Salad Nicoise with Grilled Tuna


A Nicoise Salad can be found in all of the best French restaurants. Traditionally it is served with Dijon vinaigrette. This salad celebrates the veggies of the season and pairs them with freshly seared tuna and steamed artichoke hearts.
4 (6 ounce) tuna steaks

10 to 12 small new potatoes, about 3 cups
1 pound fresh green beans, about 3 cups
2 large artichokes, outer leaves removed, trimmed
1 pint cherry tomatoes, sliced in half, about 2 cups
2 hard boiled eggs, quartered
1 (4 1/4 ounce) can sliced black olives, about 2/3 cup
1 (10 ounce bag) mixed lettuce leaves, about 4 cups
freshly ground pepper

  1. Marinate the fresh tuna steaks.
  2. Boil the potatoes until just tender. Rinse in cold water. Slice in half. Place them in the refrigerator to cool.
  3. Steam the green beans for several minutes until just crisp tender. Remove to a bowl of ice water to stop the cooking process. Drain well and set aside.
  4. Trim the outer leaves from the artichokes. Slice off the top and peel the stems. Steam the artichokes for 30 to 45 minutes until tender. Cool. Remove the spiny choke from the center and the remaining outer leaves to reveal the tender hearts and stem. Slice each one into quarters.
  5. Warm a grill pan over high heat, and spray it with a vegetable oil spray.
  6. Remove the tuna from the marinade. Lay the steaks onto the grill pan and sear both sides of the steak.

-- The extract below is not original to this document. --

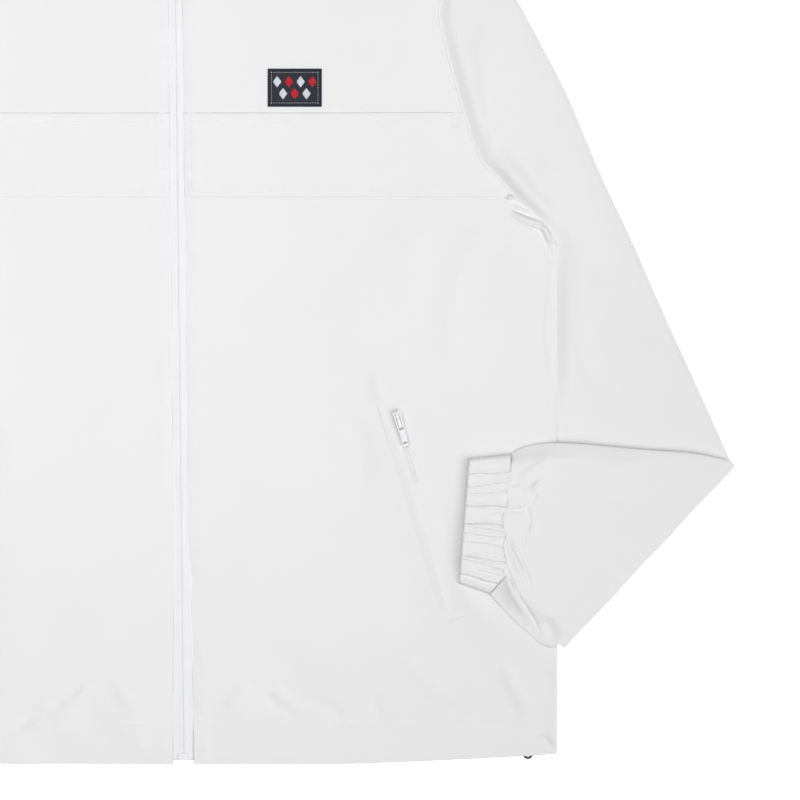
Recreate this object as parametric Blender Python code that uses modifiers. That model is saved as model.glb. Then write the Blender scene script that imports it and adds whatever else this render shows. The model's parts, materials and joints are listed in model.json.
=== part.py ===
# Windbreaker laid face up on a surface, zipped closed, forearms folded over the body
# Frame: +X to the wearer's left, +Y towards the collar, +Z up, the surface at z = 0
# "up" below is a height above the hem at the zip, "left" and "right" are the wearer's

import math
from collections import namedtuple

import bmesh
import bpy
from mathutils import Matrix, Vector

MM = 0.001
LEFT = 1
RIGHT = -1

# Driving dimensions of the body
HEM_Y = -364 * MM
BODY_HALF_WIDTH = 292 * MM
LOWER_SEAM_UP = 435 * MM
UPPER_SEAM_UP = 500 * MM
SHOULDER_TIP = (213 * MM, 629 * MM)
NECK_POINT = (83 * MM, 676 * MM)
FRONT_NECK_UP = 591 * MM
BACK_NECK_UP = 655 * MM
COLLAR_FRONT_TOP_UP = 655 * MM
COLLAR_SIDE_TOP_UP = 724 * MM
COLLAR_BACK_TOP_UP = 728 * MM

# The hem rises a little towards the side seams
HEM_RISE = 7.5 * MM
HEM_RISE_START = 125 * MM
BACK_HEM_SHORTER = 2.5 * MM

# Cloth, seams and the room between the layers
WALL = 1.0 * MM
SEAM_GAP = 0.3 * MM
SLEEVE_THICK = 3.3 * MM
FRONT_LOFT = 1.5 * MM
FRONT_LOFT_REACH = 30 * MM
NECK_OPEN_REACH = 45 * MM
LIFT_SHELF = 10 * MM
LIFT_REACH = 80 * MM

# Loft of the upper sleeve beside the body, gone near the elbow where the forearm lies on it
SLEEVE_LOFT = 2.6 * MM
SLEEVE_LOFT_START = 12 * MM
SLEEVE_LOFT_REACH = 40 * MM
SLEEVE_LOFT_FOOT_UP = 250 * MM
SLEEVE_LOFT_CLIMB = 60 * MM
SLEEVE_EDGE_SHARE = 0.14
FOREARM_EDGE_SHARE = 0.1

# Front zip, its line leans slightly
ZIP_FOOT_X = 4.6 * MM
ZIP_LEAN = -6.1 / 560
ZIP_STRIP_HALF = 7.6 * MM
TAPE_HALF_SPAN = 11.5 * MM
TAPE_THICK = 0.7 * MM
CHAIN_HALF = 2.4 * MM
CHAIN_THICK = 1.1 * MM
ZIP_BOTTOM_UP = 2 * MM
ZIP_TOP_UP = 652 * MM
BOX_SIZE = (8.6 * MM, 5.2 * MM, 1.4 * MM)

# Slanted pocket
POCKET_TOP = (167.1 * MM, 273.3 * MM)
POCKET_FOOT = (213.7 * MM, 112.4 * MM)
POCKET_STRIP_HALF = 3.4 * MM
POCKET_STRIP_THICK = 0.8 * MM
POCKET_WELT_WIDTH = 3.6 * MM
POCKET_WELT_THICK = 1.3 * MM
POCKET_WELT_END = 4.2 * MM
POCKET_CLEAR = 0.45 * MM
POCKET_STEPS = 12

# Slider and pull tab, shared by the front zip and the pockets
SLIDER_SIZE = (7.4 * MM, 8.8 * MM, 1.6 * MM)
BRIDGE_WIDTH = 2.0 * MM
BRIDGE_HALF_LENGTH = 3.2 * MM
BRIDGE_POST = 1.2 * MM
BRIDGE_BAR = 1.0 * MM
AXIS_OVER_SLIDER = 1.2 * MM
PULL_LENGTH = 24 * MM
PULL_WIDTH = 5.6 * MM
PULL_THICK = 1.2 * MM
PULL_HOLE_HALF = 1.7 * MM
PULL_HOLE_END = 4.8 * MM
PULL_DROOP = math.radians(5)
SLIDER_BELOW_COLLAR_TOP = 12 * MM
SLIDER_BELOW_POCKET_TOP = 7 * MM

# Elbow fold
ELBOW_TIP = (425 * MM, 232 * MM)
ELBOW_FOOT = (294 * MM, 92 * MM)
ELBOW_AXIS_Z = 5.0 * MM
ELBOW_STEPS = 5

# Gathered cuff
CUFF_SEAM_TOP = (254.2 * MM, 236 * MM)
CUFF_SEAM_FOOT = (238.6 * MM, 131 * MM)
CUFF_END_TOP = (224.6 * MM, 233.5 * MM)
CUFF_END_FOOT = (217 * MM, 138.5 * MM)
CUFF_SEAM_GAP = 0.45 * MM
CUFF_BOTTOM_Z = 8.2 * MM
CUFF_THICK = 6.6 * MM
GATHER_DEPTH = 1.1 * MM
GATHER_SWAY = 0.024
GATHER_SWAY_TURN = 9
CUFF_RUNS = [0, 0.3, 0.65, 1]
CUFF_ROUNDING = [0.007, 0.022, 0.04]

# Chest patch and the hem cord's loop
PATCH_CENTRE = (90.1 * MM, 519 * MM)
PATCH_SIZE = (41.6 * MM, 29.3 * MM, 0.9 * MM)
CORD_RADIUS = 0.9 * MM
CORD_LOOP_X = 269.5 * MM
CORD_LOOP_HALF = 3.6 * MM
CORD_LOOP_FOOT_UP = 2.6 * MM

COLOURS = {
    "cloth": ((0.85, 0.85, 0.86, 1), 0.75, 0.0),
    "tape": ((0.83, 0.83, 0.86, 1), 0.8, 0.0),
    "plastic": ((0.86, 0.86, 0.88, 1), 0.35, 0.0),
    "patch": ((0.012, 0.016, 0.035, 1), 0.85, 0.0),
    "cord": ((0.05, 0.05, 0.055, 1), 0.8, 0.0),
}

# Outer edge of the body: side seam, then the armhole to the shoulder tip
EdgeRow = namedtuple("EdgeRow", "up x")
BODY_EDGE = [
    EdgeRow(-20, 292),
    EdgeRow(396, 292),
    EdgeRow(404, 289),
    EdgeRow(416, 278.7),
    EdgeRow(433, 259.5),
    EdgeRow(450, 246),
    EdgeRow(463.5, 233),
    EdgeRow(496, 221),
    EdgeRow(517, 214.8),
    EdgeRow(558, 204),
    EdgeRow(579, 201),
    EdgeRow(629, 213),
]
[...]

Sear the tuna, turning once, about 2 - 4 minutes per side.
  7. Assemble the salad by lining a large platter with the lettuce leaves. Top the leaves with sections of green beans, potatoes, tomatoes, and egg quarters. Slice the tuna into medallions and place on both sides of the platter. Garnish the salad with the quartered artichoke hearts. Season with freshly ground pepper. Serve with a pitcher of Dijon vinaigrette on the side.

    SIMPLE SUBSTITUTION: If fresh tuna is not available, feel free to use canned tuna on the platter. Substitute with marinated artichoke hearts if time does not permit fresh artichokes.